Eksperci ostrzegają, że wielka erupcja wulkanu Bardarbunga może być nieunikniona, a co za tym idzie, kraje europejskie mogą czuć się zagrożone. Dlaczego?
Na początku wyjaśnijmy: Bárðarbunga, potocznie nazywany „Bardarbunga”, to islandzki wulkan zawdzięczający swoją nazwę Wikingowi z Norwegii. Wulkan znajduje się pod lodowcem Vatnajökull.
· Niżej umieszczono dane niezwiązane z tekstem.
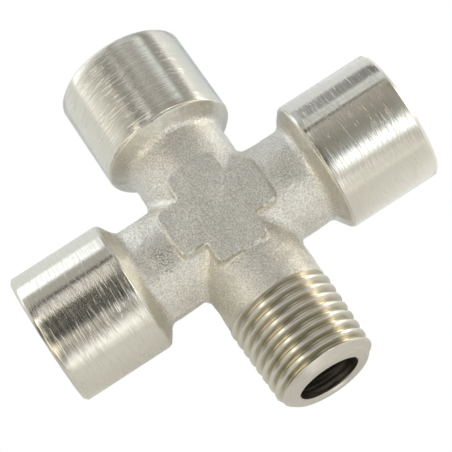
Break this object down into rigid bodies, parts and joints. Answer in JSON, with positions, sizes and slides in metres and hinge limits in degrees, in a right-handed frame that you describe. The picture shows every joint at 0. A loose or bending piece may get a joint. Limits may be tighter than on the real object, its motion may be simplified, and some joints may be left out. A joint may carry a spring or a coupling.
{
  "type": "cross fitting",
  "caption": "Four-way pipe cross with female threaded ports on three arms, a male taper-threaded spigot on the fourth, and a raised plus-shaped pad on each side.",
  "frame": {"origin": "the crossing point of the four port axes", "axes": "+Z square to the plane of the port axes and out of one plus-shaped pad, +X and -X out of the two opposite female ports, +Y out of the third female port, -Y out of the male thread"},
  "size_m": [0.0514, 0.0495, 0.0174],
  "materials": {
    "nickel_plated_brass": "nickel plated; shot-blasted as forged on the crossing, necks and pads, finely turned and bright on the bosses and the thread"
  },
  "bodies": {
    "root": {"cross_body": "nickel_plated_brass"}
  },
  "joints": []
}
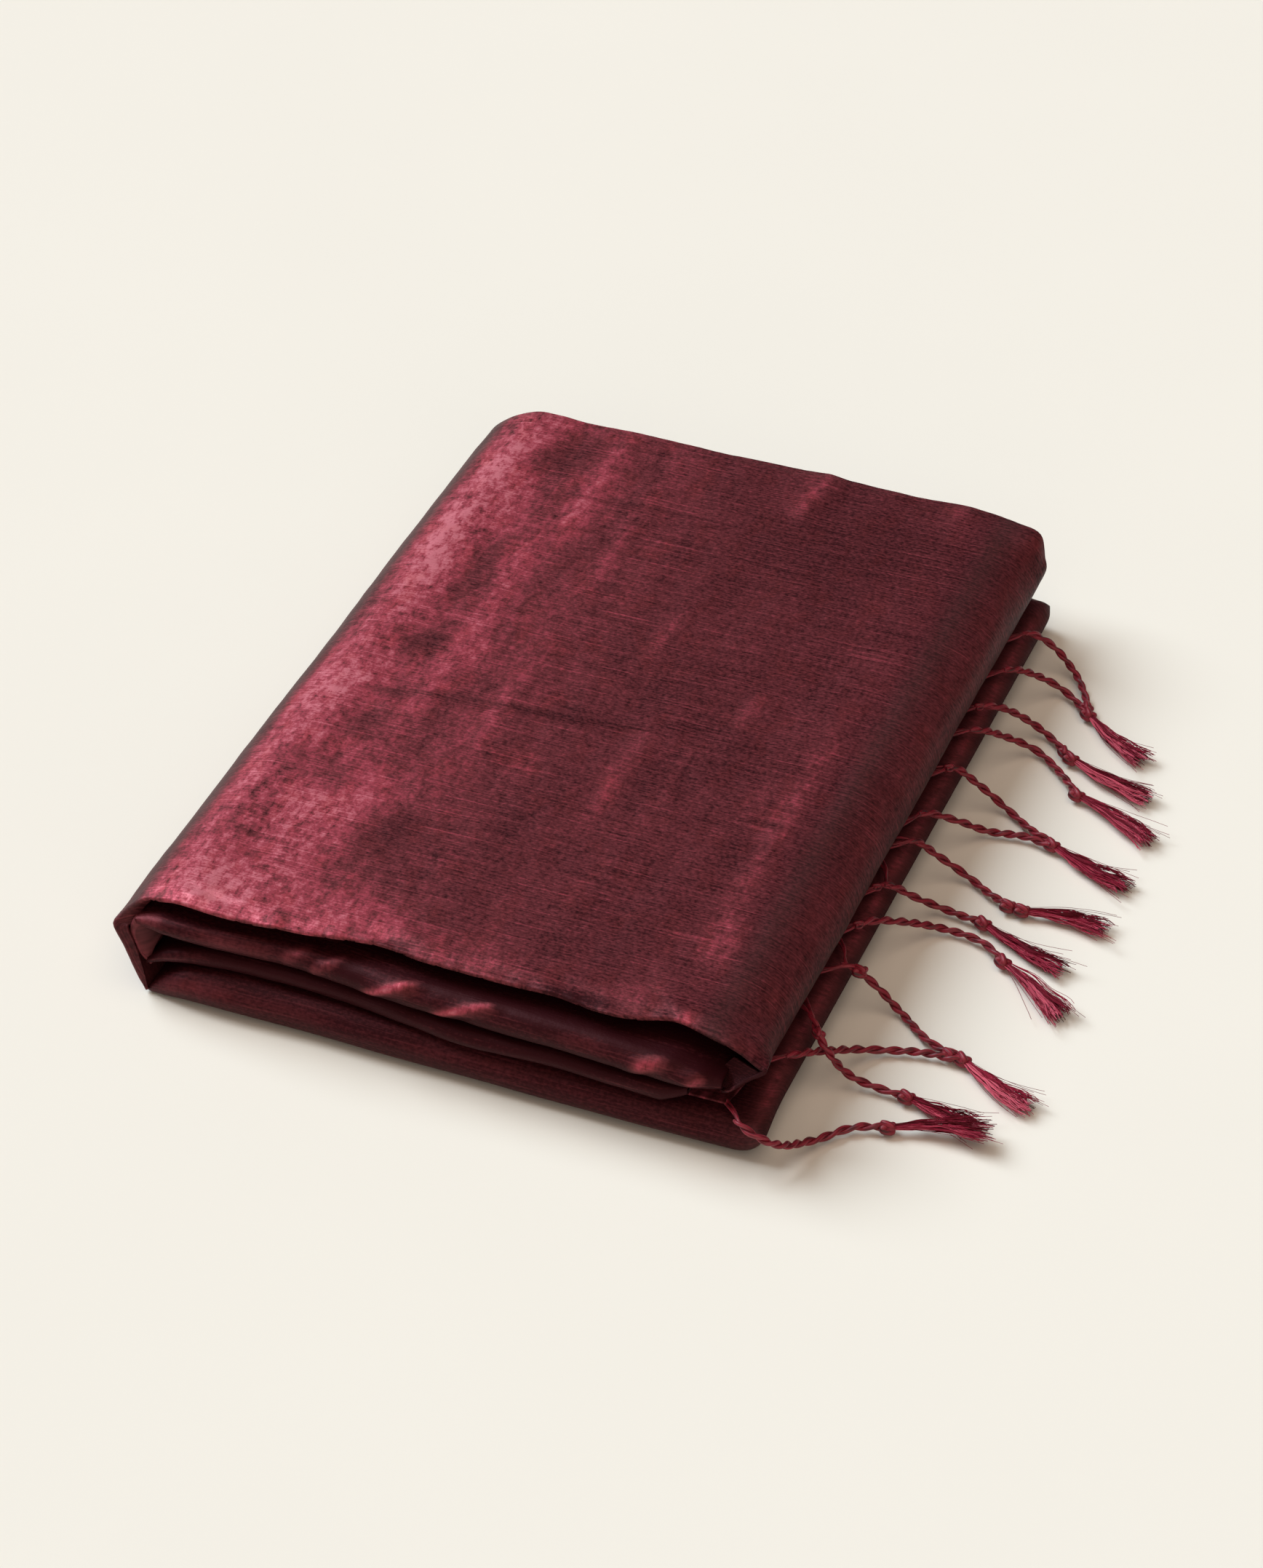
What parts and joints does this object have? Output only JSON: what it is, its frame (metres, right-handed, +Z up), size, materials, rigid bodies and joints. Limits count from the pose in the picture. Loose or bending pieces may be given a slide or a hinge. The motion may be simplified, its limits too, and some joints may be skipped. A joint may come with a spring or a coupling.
{
  "type": "folded saree",
  "caption": "Silk saree folded into a flat packet, with its tasselled end's twisted cords and brushes lying out on the table along one side.",
  "frame": {"origin": "middle of the folded packet's flat underside, on the table", "axes": "+Z up, +X across the packet towards the tassels, +Y from the near end with the open folds to the far end"},
  "size_m": [0.3567, 0.3807, 0.0511],
  "materials": {
    "shot_silk": "fine plain weave with a metallic sheen",
    "fringe_silk": "two-ply twisted silk cord and loose yarn ends"
  },
  "bodies": {
    "root": {"base_fold": "shot_silk", "hidden_layers": "shot_silk", "lower_fold": "shot_silk", "upper_fold": "shot_silk", "far_lower_fold": "shot_silk", "far_upper_fold": "shot_silk", "inner_spine": "shot_silk", "outer_wrap": "shot_silk", "pallu_edge": "shot_silk", "tassel_01": "fringe_silk", "tassel_02": "fringe_silk", "tassel_03": "fringe_silk", "tassel_04": "fringe_silk", "tassel_05": "fringe_silk", "tassel_06": "fringe_silk", "tassel_07": "fringe_silk", "tassel_08": "fringe_silk", "tassel_09": "fringe_silk", "tassel_10": "fringe_silk"}
  },
  "joints": []
}
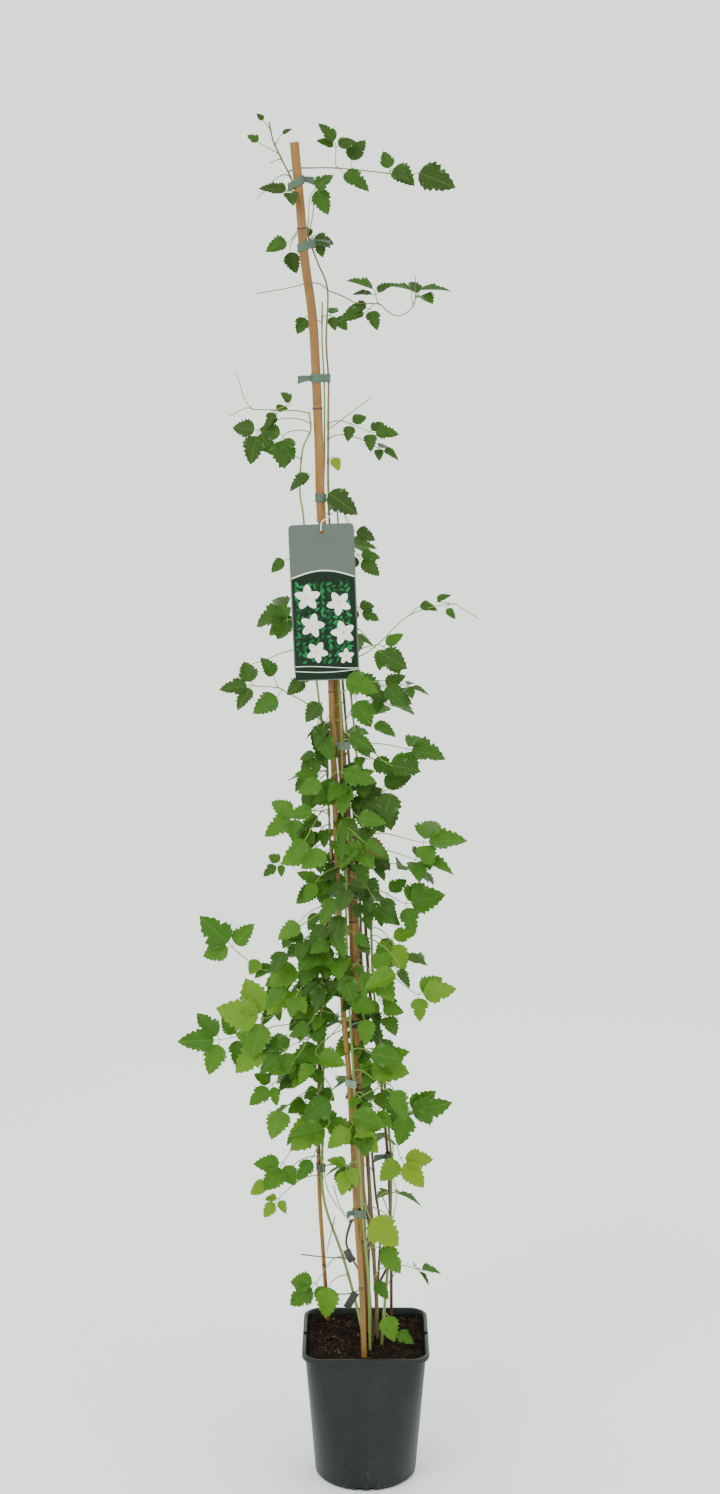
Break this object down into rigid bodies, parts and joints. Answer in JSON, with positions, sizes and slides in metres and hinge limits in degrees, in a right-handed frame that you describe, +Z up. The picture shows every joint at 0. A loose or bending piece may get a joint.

Jak dotąd najsilniejsze z trzęsień ziemi, jakie odnotowano w tym rejonie w ciągu ostatnich kilku dni, miało 4,7 w skali Richtera. Pall Einarsson z Uniwersytetu Islandii przekazał, że może to być skutek powiększającej się komory magmowej wulkanu. To właśnie tam przed erupcją wzrasta ciśnienie i powoduje, że duże ilości pyłu, magmy oraz gruzu są wyrzucane w powietrze.
Co najbardziej zatrważające, to fakt że w najbliższych tygodniach pojawią się kolejne trzęsienia ziemi w tym regionie.
Ale spokojnie! Wybuch wulkanu musiałby być na tyle silny, aby lawa przebiła się przez skorupę lodu, która ma nawet 1 km grubości. – Szansa, że tak się stanie oceniamy na 1:100 – mówi Einarsson. Ale...
Jeśli doszło by do wybuchu wulkanu, sparaliżowany zostanie ruch lotniczy w całej Europie, a co za tym idzie Europa byłaby po prostu sparaliżowana!